She helped me understand money inside and out in order to avoid financial pitfalls at all costs; discussing life, home, car and health insurance; paying taxes; and employing multiple income streams to bring in revenue. I learned that simply knowing how to add and subtract in order to balance my checkbook does not necessarily mean I handle money well, nor does it transfer to wealth management. She pointed out that I need an action plan, a budget and consistency - all key to the building blocks that stack one upon the other to produce prosperity, instead of debt. Putting a positive spin on budgeting, Aaminah assured me I can attain my financial goals and assign my money a task, so it doesn't control me, but I control it.

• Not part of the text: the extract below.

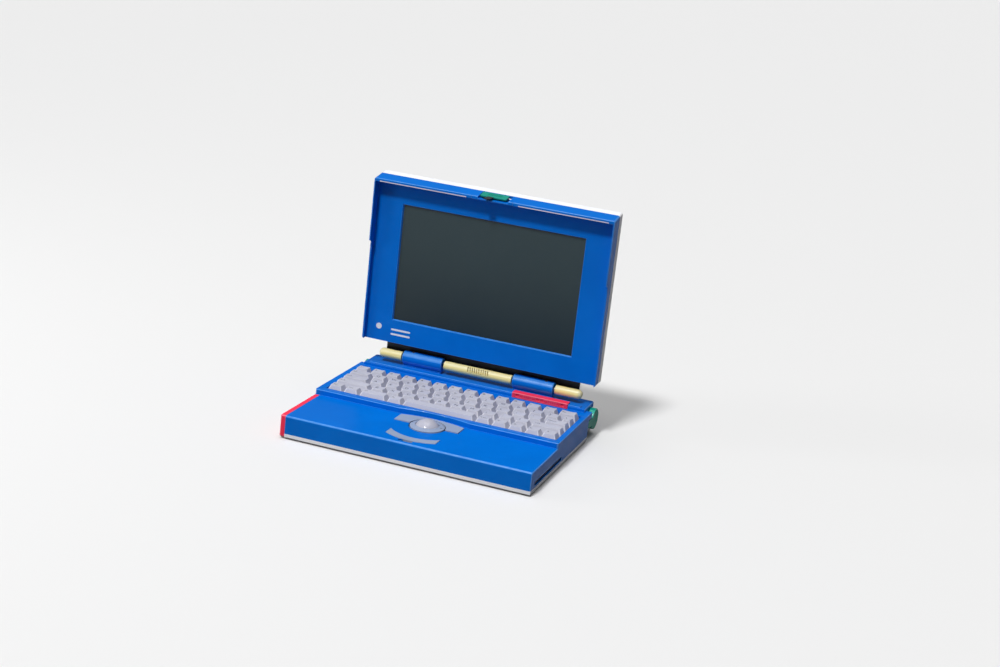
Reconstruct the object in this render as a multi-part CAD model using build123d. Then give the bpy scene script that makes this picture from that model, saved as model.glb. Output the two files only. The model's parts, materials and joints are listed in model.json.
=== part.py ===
from build123d import *
import os
from math import cos, radians, sin, sqrt

# A laptop with its lid standing upright, modelled in millimetres with +Z up.
# X runs to the right and Y to the rear. The origin lies on the table under the centre of the base.
# In the functions below, a depth is measured back from the front edge of the base,
# and a height is measured up from the underside of the case.

# Base
base_width = 286.0
base_depth = 236.0
foot_height = 1.6
shell = 2.2
seam_height = 4.5
floor_thickness = 2.0
palm_height = 25.0
palm_depth = 84.0
deck_height = 31.0
rear_strip = 29.0
rear_height = 34.5
edge_round = 1.6
front_round = 2.6

# Curved step between palm rest and keyboard deck
step_arc_half = 42.0
step_arc_rise = 5.5

# Bar behind the keyboard
bar_margin = 13.4
bar_length = 7.5
bar_height = 35.8
bar_overlap = 1.0

# Running gaps
gap = 0.3
slide_gap = 0.4
shaft_gap = 0.05

# Keyboard
key_pitch = 19.05
key_row_pitch = 17.5
key_margin_left = 7.3
key_margin_front = 13.5
key_gap = 0.9
key_top_height = 33.6
key_skirt_height = 26.6
key_taper = 3.0
key_rise_per_row = 0.35
key_wall = 1.2
stem_radius = 2.5
well_margin = 0.4
well_lip = 1.3
well_lip_front = 4.0
well_lip_side = 1.6
plate_bottom = 19.8
plate_thickness = 1.2
switch_size = 9.0
switch_height = 7.3
row_units = [
    [1, 1, 1.75, 1, 4.5, 1, 1, 1, 1, 1],
    [2.25] + [1] * 10 + [2],
    [1.75] + [1] * 11 + [1.5],
    [1.5] + [1] * 12 + [0.75],
    [1] * 13 + [1.25],
]
single_keys = {
    (0, 4): "space_bar",
    (1, 0): "left_shift_key",
    (1, 11): "right_shift_key",
    (2, 0): "caps_lock_key",
    (2, 12): "return_key",
    (3, 0): "tab_key",
    (4, 13): "delete_key",
}

# Trackball and its two buttons
ball_x = 1.5
ball_from_step = 22.5
ball_radius = 15.0
ball_height = 18.8
ring_outer = 19.0
ring_opening = 20.1
ring_cut = 20.4
ring_inner = 12.9
ring_top = 27.6
ring_edge = 25.8
ring_thickness = 4.7
housing_inner = 15.8
housing_outer = 18.6
upper_button_top = 25.9
lower_button_top = 25.2
button_bottom = 22.5
button_travel = 0.8
button_flange = 0.6
flange_thickness = 1.6
upper_button_half = 37.0
upper_button_front = 22.3
upper_button_crown = 2.5
upper_button_rise = 6.5
lower_button_inner = 41.0
lower_button_outer = 51.5
lower_button_half = 28.7
roller_radius = 2.0
roller_length = 10.0
encoder_radius = 3.4
encoder_offset = 3.4
encoder_width = 1.0
axle_radius = 0.9
sensor_board_height = 12.0
sensor_board_thickness = 1.2
button_switch_height = 1.8
button_post = 1.8

# Battery in the left of the palm rest
cover_thickness = 6.2
battery_length = 94.0
battery_depth = 74.0
battery_height = 19.0
contact_pitch = 6.0

# Hinge line
axis_from_rear = 19.4
axis_height = 45.0
barrel_radius = 7.8
barrel_wall = 1.4
left_barrel = (-93.0, -44.0)
right_barrel = (43.5, 92.6)
barrel_neck = 7.0
barrel_seat = 1.4
roll_radius = 5.4
roll_web = 5.0
left_roll = (-124.0, -95.0)
centre_roll = (-41.8, 41.5)
right_roll = (94.4, 126.2)
roll_slots = 10
roll_slot_pitch = 2.7
roll_slot_width = 1.1
roll_slot_centre = 0.5
clutch_radius = 6.0
clutch_length = 24.0
shaft_radius = 2.5
clutch_screw_inset = 11.0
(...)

The longer I read, the tougher the questions I asked myself became: Am I exhibiting good spending habits, using my money for necessities and practicing delayed gratification? Am I investing in my future in lieu of impulse buying and living paycheck to paycheck? Am I prioritizing the long term over the short term? One of my favorite quotes she used in her book is from Will Rogers - “The quickest way to double your money is to fold it in half and put it in your back pocket.” Properly paced for maximum reading enjoyment and filled with memorable principles for budgeting, managing and saving money, hers is a must-have book for people fed up with simply staring at their savings potential, and those who are ready to be empowered to put a budget into action today.
I will definitely suggest reading It’s Not Common Cent$ to my college-age and adult sons who, although not spendthrifts, need as much common cent$ as I do.
Please note I initially read and reviewed this book courtesy of Readers’ Favorite.